# Records for the exercise

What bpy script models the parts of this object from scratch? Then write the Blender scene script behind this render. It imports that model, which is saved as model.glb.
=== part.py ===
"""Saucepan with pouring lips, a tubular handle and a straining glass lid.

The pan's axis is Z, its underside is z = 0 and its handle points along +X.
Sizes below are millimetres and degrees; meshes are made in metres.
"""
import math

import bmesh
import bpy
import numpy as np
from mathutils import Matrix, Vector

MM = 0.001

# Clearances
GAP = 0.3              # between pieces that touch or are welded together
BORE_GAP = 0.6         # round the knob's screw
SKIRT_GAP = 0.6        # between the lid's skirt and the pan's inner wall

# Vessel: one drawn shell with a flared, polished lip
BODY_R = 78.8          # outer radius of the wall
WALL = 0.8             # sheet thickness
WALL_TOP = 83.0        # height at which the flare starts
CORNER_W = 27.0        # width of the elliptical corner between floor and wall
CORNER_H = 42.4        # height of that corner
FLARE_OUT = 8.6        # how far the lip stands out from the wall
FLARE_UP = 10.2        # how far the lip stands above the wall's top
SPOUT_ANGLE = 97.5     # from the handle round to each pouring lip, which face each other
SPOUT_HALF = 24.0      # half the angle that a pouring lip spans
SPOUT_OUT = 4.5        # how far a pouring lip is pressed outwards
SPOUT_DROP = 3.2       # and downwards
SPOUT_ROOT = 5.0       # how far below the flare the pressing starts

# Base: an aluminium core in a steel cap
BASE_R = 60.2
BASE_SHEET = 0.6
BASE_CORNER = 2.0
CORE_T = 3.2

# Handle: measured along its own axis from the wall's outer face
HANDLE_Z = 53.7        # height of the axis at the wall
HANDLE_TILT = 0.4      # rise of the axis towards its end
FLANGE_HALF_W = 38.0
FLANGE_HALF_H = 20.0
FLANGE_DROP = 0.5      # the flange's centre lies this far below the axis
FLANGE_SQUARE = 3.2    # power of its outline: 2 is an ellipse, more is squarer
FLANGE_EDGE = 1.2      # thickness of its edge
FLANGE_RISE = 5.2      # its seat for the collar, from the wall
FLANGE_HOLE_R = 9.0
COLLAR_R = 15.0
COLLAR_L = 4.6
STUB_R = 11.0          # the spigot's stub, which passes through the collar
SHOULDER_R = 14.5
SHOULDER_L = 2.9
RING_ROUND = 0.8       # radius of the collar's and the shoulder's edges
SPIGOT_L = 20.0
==
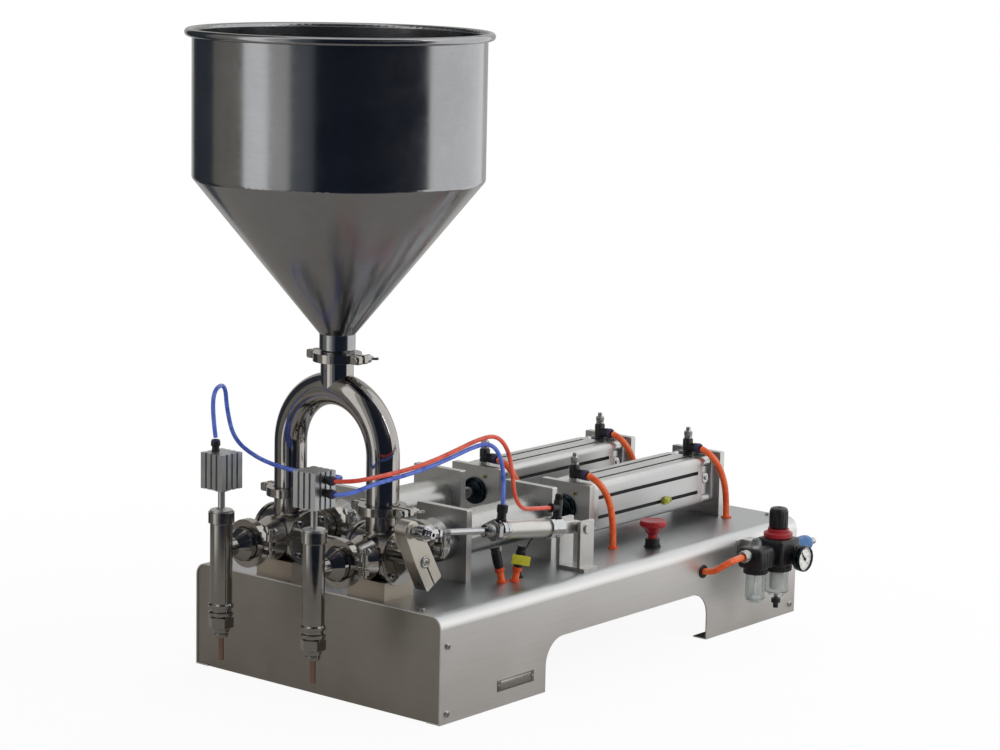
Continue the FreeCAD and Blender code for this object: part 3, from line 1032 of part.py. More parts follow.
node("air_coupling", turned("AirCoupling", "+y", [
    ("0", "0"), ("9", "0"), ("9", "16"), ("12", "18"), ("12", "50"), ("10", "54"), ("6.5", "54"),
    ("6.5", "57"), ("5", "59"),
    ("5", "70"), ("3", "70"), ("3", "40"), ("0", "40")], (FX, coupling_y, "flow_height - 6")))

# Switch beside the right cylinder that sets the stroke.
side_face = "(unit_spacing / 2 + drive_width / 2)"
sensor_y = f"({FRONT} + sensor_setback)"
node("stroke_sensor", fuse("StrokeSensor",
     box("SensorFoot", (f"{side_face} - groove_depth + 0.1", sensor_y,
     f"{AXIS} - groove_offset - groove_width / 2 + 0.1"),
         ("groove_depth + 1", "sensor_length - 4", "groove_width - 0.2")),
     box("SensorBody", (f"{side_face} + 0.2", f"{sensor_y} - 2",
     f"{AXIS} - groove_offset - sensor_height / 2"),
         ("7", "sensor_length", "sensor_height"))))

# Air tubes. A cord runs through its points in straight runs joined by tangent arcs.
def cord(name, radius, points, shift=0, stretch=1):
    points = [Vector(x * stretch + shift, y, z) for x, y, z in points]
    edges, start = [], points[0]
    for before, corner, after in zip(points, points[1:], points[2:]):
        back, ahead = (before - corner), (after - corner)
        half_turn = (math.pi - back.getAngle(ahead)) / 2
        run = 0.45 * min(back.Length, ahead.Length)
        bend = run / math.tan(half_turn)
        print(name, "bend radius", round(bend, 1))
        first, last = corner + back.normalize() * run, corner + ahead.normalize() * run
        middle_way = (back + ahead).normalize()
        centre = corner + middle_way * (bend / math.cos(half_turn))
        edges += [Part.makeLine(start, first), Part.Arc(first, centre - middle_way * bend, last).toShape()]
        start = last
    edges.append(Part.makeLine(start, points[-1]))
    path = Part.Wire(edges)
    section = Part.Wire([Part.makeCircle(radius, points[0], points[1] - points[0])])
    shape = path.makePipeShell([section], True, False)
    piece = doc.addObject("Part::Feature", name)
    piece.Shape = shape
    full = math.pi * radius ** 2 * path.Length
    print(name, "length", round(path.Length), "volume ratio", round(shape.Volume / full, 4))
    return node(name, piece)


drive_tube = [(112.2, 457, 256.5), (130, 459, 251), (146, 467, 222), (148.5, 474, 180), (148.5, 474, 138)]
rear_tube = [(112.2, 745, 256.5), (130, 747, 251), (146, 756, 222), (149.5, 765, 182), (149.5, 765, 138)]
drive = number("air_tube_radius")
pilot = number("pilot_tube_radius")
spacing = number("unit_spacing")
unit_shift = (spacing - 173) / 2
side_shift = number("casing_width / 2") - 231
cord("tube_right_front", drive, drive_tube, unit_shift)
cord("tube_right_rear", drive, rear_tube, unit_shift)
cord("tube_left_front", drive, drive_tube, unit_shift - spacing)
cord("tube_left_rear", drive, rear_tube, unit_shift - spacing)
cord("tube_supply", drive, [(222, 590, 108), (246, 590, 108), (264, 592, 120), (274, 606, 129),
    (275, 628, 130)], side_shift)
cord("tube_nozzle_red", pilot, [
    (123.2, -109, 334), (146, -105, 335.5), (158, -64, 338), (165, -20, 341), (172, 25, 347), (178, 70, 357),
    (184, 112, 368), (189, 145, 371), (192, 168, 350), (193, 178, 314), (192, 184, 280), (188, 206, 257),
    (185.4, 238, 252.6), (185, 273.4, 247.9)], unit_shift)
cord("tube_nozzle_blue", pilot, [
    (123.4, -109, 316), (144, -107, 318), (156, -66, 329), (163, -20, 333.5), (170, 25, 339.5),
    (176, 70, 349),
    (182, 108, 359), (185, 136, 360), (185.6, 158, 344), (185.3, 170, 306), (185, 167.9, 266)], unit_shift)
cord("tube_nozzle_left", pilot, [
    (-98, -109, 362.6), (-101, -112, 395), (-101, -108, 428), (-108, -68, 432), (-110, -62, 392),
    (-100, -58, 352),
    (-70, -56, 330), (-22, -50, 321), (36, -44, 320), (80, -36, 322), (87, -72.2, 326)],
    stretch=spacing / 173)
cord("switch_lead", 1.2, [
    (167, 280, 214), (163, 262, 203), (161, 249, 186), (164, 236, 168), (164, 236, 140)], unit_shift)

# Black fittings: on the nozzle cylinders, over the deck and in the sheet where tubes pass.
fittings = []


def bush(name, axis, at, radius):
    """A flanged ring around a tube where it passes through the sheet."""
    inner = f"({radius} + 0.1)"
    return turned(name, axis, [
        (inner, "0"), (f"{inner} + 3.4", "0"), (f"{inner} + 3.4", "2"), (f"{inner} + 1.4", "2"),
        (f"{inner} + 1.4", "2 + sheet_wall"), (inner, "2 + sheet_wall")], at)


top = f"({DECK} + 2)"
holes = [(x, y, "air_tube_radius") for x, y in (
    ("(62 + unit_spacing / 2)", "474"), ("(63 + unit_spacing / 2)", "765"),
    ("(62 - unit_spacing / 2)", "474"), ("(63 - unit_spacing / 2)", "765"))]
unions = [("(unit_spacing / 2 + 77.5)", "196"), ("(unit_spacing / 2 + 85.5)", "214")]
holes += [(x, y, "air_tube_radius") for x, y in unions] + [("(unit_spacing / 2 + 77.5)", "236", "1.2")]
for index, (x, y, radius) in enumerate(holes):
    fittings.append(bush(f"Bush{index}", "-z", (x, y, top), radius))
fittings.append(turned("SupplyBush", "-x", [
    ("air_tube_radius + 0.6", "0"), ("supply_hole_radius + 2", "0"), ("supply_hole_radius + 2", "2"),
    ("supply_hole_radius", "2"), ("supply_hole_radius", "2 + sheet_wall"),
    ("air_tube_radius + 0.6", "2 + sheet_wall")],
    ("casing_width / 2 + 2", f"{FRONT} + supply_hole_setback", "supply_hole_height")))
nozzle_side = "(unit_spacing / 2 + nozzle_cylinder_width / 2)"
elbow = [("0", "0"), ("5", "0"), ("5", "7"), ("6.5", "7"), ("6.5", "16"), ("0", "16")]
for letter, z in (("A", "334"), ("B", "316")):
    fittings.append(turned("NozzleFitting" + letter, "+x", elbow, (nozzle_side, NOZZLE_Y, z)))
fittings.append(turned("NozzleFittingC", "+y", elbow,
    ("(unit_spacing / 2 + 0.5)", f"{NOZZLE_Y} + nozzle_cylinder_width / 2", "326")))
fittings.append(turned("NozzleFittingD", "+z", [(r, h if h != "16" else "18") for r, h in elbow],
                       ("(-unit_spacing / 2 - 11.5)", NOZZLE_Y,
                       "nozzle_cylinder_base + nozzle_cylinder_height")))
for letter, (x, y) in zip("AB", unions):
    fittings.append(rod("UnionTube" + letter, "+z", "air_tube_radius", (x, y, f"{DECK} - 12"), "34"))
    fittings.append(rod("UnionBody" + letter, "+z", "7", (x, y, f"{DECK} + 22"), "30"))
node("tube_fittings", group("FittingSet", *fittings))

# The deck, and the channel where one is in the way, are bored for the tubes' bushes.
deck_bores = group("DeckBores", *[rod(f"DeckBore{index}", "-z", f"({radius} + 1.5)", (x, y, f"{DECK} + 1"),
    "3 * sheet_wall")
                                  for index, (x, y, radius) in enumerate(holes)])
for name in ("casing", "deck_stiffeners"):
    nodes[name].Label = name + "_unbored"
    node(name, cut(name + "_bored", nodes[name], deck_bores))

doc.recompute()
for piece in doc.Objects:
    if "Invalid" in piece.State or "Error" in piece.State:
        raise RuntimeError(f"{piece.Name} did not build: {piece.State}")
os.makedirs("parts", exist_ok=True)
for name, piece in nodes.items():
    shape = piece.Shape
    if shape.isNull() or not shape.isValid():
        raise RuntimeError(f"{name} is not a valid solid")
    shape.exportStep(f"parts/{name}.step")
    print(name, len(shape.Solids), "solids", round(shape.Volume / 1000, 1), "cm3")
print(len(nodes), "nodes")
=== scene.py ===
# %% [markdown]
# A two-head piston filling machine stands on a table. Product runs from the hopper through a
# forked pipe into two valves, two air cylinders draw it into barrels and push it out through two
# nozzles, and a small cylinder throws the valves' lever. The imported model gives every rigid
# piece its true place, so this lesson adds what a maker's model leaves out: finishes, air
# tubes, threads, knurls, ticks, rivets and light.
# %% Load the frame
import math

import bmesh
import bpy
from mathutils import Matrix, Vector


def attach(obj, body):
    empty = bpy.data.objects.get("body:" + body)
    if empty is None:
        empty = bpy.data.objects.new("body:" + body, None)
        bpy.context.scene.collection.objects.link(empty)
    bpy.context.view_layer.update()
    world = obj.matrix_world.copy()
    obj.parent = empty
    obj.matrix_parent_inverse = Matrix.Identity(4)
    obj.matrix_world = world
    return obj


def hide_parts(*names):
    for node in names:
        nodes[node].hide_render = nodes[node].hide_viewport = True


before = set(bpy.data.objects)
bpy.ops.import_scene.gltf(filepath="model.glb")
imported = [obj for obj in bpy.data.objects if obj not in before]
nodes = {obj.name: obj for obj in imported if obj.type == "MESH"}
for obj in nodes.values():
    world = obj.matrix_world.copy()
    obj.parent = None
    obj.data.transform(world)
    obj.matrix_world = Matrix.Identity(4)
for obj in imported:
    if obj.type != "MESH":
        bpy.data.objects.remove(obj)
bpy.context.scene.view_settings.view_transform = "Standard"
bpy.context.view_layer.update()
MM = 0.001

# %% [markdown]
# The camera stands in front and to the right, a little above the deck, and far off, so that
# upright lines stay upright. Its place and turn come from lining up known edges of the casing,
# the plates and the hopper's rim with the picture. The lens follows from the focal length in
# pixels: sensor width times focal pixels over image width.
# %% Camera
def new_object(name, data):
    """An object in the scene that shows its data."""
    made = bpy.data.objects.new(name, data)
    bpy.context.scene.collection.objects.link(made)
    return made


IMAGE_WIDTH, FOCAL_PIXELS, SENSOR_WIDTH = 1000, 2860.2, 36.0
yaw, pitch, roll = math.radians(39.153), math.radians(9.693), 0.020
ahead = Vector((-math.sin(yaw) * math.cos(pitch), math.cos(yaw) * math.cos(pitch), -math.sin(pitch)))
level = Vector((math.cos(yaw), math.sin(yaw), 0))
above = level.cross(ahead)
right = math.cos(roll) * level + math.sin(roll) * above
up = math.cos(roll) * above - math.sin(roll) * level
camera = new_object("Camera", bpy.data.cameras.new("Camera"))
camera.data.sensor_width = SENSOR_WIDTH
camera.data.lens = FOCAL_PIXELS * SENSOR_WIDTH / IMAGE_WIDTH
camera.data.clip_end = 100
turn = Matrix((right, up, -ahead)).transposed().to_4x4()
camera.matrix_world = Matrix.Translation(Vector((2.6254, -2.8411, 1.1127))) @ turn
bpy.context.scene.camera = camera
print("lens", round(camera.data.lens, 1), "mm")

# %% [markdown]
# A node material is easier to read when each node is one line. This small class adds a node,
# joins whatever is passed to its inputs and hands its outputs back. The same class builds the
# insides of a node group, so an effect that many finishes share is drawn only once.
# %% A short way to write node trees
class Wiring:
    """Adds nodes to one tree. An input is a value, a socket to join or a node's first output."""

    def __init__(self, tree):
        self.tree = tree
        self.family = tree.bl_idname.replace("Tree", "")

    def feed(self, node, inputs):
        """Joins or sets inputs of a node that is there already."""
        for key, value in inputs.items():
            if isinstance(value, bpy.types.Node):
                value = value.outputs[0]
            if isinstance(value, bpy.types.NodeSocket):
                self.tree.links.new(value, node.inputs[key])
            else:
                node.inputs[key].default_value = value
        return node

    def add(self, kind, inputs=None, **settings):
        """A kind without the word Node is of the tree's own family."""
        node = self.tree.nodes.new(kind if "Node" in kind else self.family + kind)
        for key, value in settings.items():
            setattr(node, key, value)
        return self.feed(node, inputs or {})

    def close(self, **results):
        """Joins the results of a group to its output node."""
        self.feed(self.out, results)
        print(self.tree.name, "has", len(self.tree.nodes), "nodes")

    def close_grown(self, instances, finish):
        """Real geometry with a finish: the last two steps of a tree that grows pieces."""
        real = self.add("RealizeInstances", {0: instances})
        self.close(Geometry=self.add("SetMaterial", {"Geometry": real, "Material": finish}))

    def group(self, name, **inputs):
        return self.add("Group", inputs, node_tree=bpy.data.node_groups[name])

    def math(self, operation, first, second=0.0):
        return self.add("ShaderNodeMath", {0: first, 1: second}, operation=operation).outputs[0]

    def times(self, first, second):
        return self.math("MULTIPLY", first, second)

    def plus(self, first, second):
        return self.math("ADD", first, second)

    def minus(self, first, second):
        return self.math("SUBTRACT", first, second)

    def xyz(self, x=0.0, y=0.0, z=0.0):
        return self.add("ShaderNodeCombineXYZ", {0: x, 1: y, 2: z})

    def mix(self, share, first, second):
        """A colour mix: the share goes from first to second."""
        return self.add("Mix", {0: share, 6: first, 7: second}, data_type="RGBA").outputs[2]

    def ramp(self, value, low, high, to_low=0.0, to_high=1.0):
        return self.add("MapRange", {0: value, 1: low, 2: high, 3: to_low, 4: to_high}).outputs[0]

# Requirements
Among the entries above, find the line with "for name in" and the line with "nodes[node].hide_render = nodes[node].hide_viewport"; give again exactly these two lines and all lines between them.

# Solution for this task
for name in ("casing", "deck_stiffeners"):
    nodes[name].Label = name + "_unbored"
    node(name, cut(name + "_bored", nodes[name], deck_bores))

doc.recompute()
for piece in doc.Objects:
    if "Invalid" in piece.State or "Error" in piece.State:
        raise RuntimeError(f"{piece.Name} did not build: {piece.State}")
os.makedirs("parts", exist_ok=True)
for name, piece in nodes.items():
    shape = piece.Shape
    if shape.isNull() or not shape.isValid():
        raise RuntimeError(f"{name} is not a valid solid")
    shape.exportStep(f"parts/{name}.step")
    print(name, len(shape.Solids), "solids", round(shape.Volume / 1000, 1), "cm3")
print(len(nodes), "nodes")
=== scene.py ===
# %% [markdown]
# A two-head piston filling machine stands on a table. Product runs from the hopper through a
# forked pipe into two valves, two air cylinders draw it into barrels and push it out through two
# nozzles, and a small cylinder throws the valves' lever. The imported model gives every rigid
# piece its true place, so this lesson adds what a maker's model leaves out: finishes, air
# tubes, threads, knurls, ticks, rivets and light.
# %% Load the frame
import math

import bmesh
import bpy
from mathutils import Matrix, Vector


def attach(obj, body):
    empty = bpy.data.objects.get("body:" + body)
    if empty is None:
        empty = bpy.data.objects.new("body:" + body, None)
        bpy.context.scene.collection.objects.link(empty)
    bpy.context.view_layer.update()
    world = obj.matrix_world.copy()
    obj.parent = empty
    obj.matrix_parent_inverse = Matrix.Identity(4)
    obj.matrix_world = world
    return obj


def hide_parts(*names):
    for node in names:
        nodes[node].hide_render = nodes[node].hide_viewport = True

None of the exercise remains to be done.